Paddling Your Own Canoe 2009

Last week I wrote about Mattawa’s Roger Labelle who makes beautiful birch bark canoes.  I mentioned that I would write about his son Marcel and his return to his native roots.  Marcel’s father is French and Algonquin and his mother French and Iroquois.  Roger’s father’s family made canoes in the past. Roger was a businessman and fur harvester and began to make canoes later in life.

Marcel Labelle and  Samuel de Champlain canoe Excursion member in Marcel’s canoe arriving on Explorers Point Mattawa Aug. 7 

Marcel grew up on the trap line north of Mattawa during the harvest season and at the Fur Harvesters in North Bay in the late 1980s.  I spent a fascinating day on his trap line with him 20 years ago.  When the anti-fur campaign hit, his business collapsed and he struggled to survive.  He attended Nipissing University and graduated with a degree in Environmental Studies.  He took related work and moved with his wife Joanne and their 2 children to Arthur Ontario where he had a good job.  They opened a flower shop as well.  The kids grew up and got married and Marcel felt he was “dying.”

Samuel de Champlain canoe Excursion members, plus Marcel Labelle (left) in front of Marcel’s canoe at Mattawa Museum.

 He began to go back to his native roots and went on a Vision Quest trip with a friend.  He quit his job and began making birch bark canoes and became an advocate for the native way of life.  His sincerity and commitment paid off and he was soon speaking in schools, selling his canoes and making a go of it.

By 2009 he had as much work as he can handle.  His canoes take upwards of 600 hours  to build which fills his time when he is not busy on his other work.  The quality of his canoe work won him the highest Ontario Arts Council Aboriginal Grant given recently and he is in demand in schools and elsewhere.

He is currently making the parts for hundreds of small birch bark canoes he will use in his visits to schools to show children how they are made and to talk about the native way of life.  Last weekend he was at the pond at Harbourfront in Toronto putting on a morning and afternoon presentation.  He is at Trent University for 10 days now as a teacher in an intensive 10 day overbooked summer course that examines indigenous knowledge from a holistic “on-the-earth” perspective.He works regularly on a canoe project in Kitchener

He was asked to visit the parliament buildings recently where he proposed building  a canoe on the parliament grounds and it is being considered.
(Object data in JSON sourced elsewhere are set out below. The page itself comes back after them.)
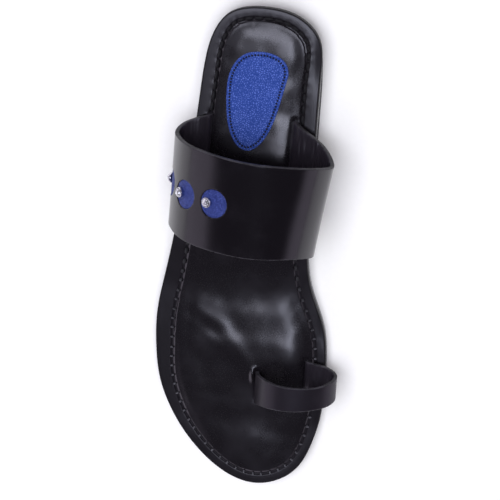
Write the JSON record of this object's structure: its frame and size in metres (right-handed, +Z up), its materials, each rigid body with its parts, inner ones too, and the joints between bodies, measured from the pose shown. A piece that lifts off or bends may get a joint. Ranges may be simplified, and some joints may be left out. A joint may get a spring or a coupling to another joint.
{
  "type": "leather slipper",
  "caption": "Flat leather slipper for the right foot, with a padded footbed, a wide instep band, a big-toe loop, round inlays with crystals and a teardrop heel patch.",
  "frame": {"origin": "on the floor under the middle of the heel, 45 mm from the back of the heel", "axes": "+Z up, +Y towards the toe, +X towards the outer side of the right foot"},
  "size_m": [0.1003, 0.26, 0.0616],
  "materials": {
    "sheet_rubber": "smooth semi-matt black sheet",
    "heel_rubber": "matt black with a fine wavy tread",
    "footbed_leather": "glossy black smooth leather",
    "strap_leather": "semi-gloss black smooth leather",
    "blue_leather": "fine pebbled blue leather, satin",
    "setting_metal": "polished silver",
    "crystal": "clear cut crystal"
  },
  "bodies": {
    "root": {"outsole": "sheet_rubber", "heel_lift": "heel_rubber", "insole": "footbed_leather", "instep_band": "strap_leather", "toe_loop": "strap_leather", "inlay_1": "blue_leather", "inlay_2": "blue_leather", "inlay_3": "blue_leather", "stud_cup_1": "setting_metal", "stud_cup_2": "setting_metal", "stud_cup_3": "setting_metal", "stud_stone_1": "crystal", "stud_stone_2": "crystal", "stud_stone_3": "crystal", "heel_patch": "blue_leather"}
  },
  "joints": []
}
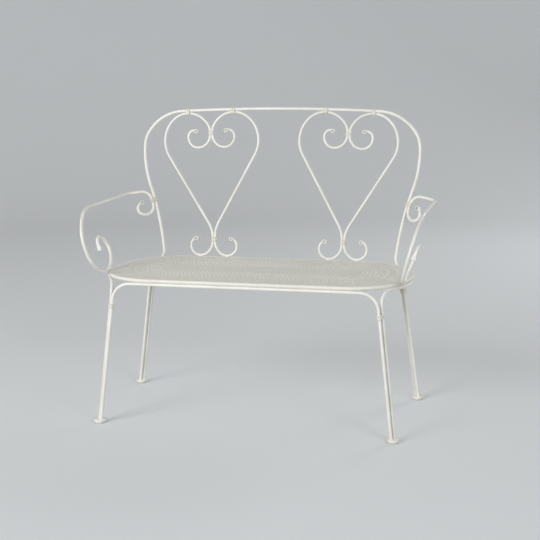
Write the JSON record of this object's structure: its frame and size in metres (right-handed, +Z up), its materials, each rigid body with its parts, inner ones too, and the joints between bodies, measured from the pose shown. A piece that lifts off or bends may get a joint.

He had the honour of attending the 95th birthday party for William Commanda the famous Elder and canoe builder from Maniwaki Quebec  at the Museum of Civilization.
Marcel has his own website www.birchbarkcanoes.ca where you can see articles on him, his school and other schedules and information on canoe building etc.  He goes by his native name Mahigan (Wolf) which Elders gave him. He can be contacted at  mahi_gan@hotmail.com
French Canadian Canoe Excursion

The Ontario Ministry of Culture sponsored a 400km Samuel de Champlain canoe excursion from Huronia on the shores of Georgian Bay to Mattawa in late July.  When I heard about their arrival in Mattawa August 7th I arranged for them to visit Roger Labelle and see the birchbark canoe he was completing that I wrote about last week.
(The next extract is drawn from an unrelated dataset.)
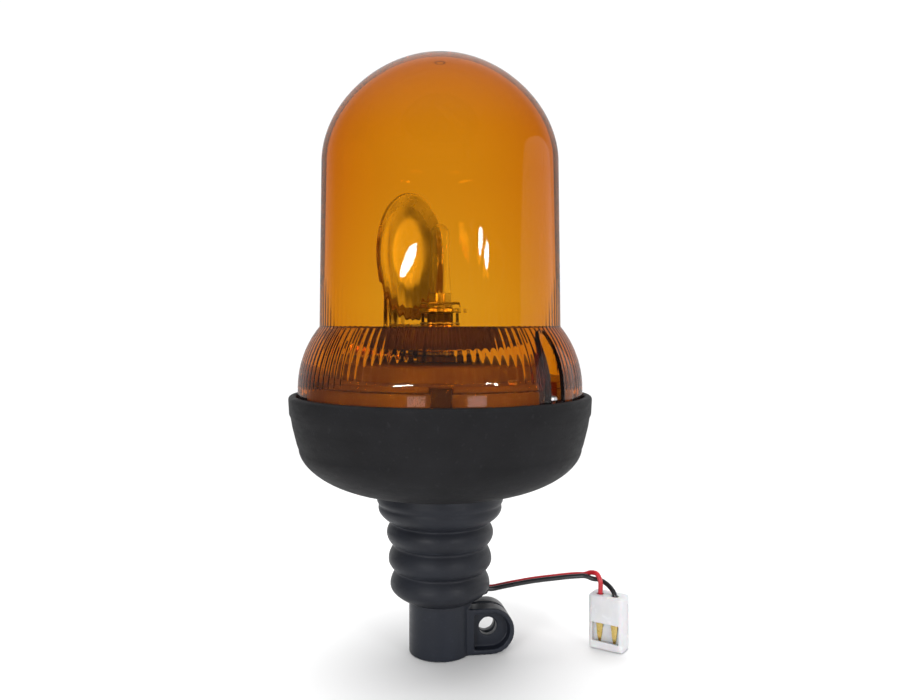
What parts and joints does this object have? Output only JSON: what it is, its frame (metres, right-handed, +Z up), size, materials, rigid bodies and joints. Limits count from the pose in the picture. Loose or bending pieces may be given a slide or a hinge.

Some Excursion members chatting with Roger Labelle about his canoe at his home in Mattawa.

Coincidentally son Marcel and his wife (along with their birch bark canoe) were visiting Marcel’s dad and mom and were camping on  Mattawa Island near his parents home.  Again, coincidentally, the 6 members canoe brigade decided to camp there overnight prior to a Mattawa arrival party at the Mattawa Museum on Explorer’s Point the next day.
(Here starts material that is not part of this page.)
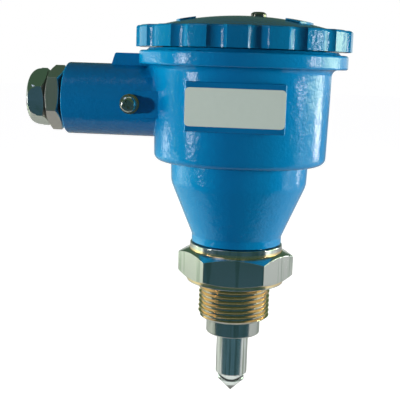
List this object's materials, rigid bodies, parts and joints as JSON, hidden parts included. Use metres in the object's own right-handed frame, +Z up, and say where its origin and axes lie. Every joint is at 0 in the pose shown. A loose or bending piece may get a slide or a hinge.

Marcel met the group and since they had abandoned their birch bark canoes for more modern ones asked him to join them in a gesture reminiscent of the past, in their entrance to the Point.  One of the brigade members joined Marcel in his canoe and participated in the celebration.  Marcel’s dad was there for the celebration with speeches and food  put on by the Museum. The group went to see Roger’s canoe in progress later, asking questions, taking pictures and ending an experience of a lifetime for 6 young French Canadian men and women.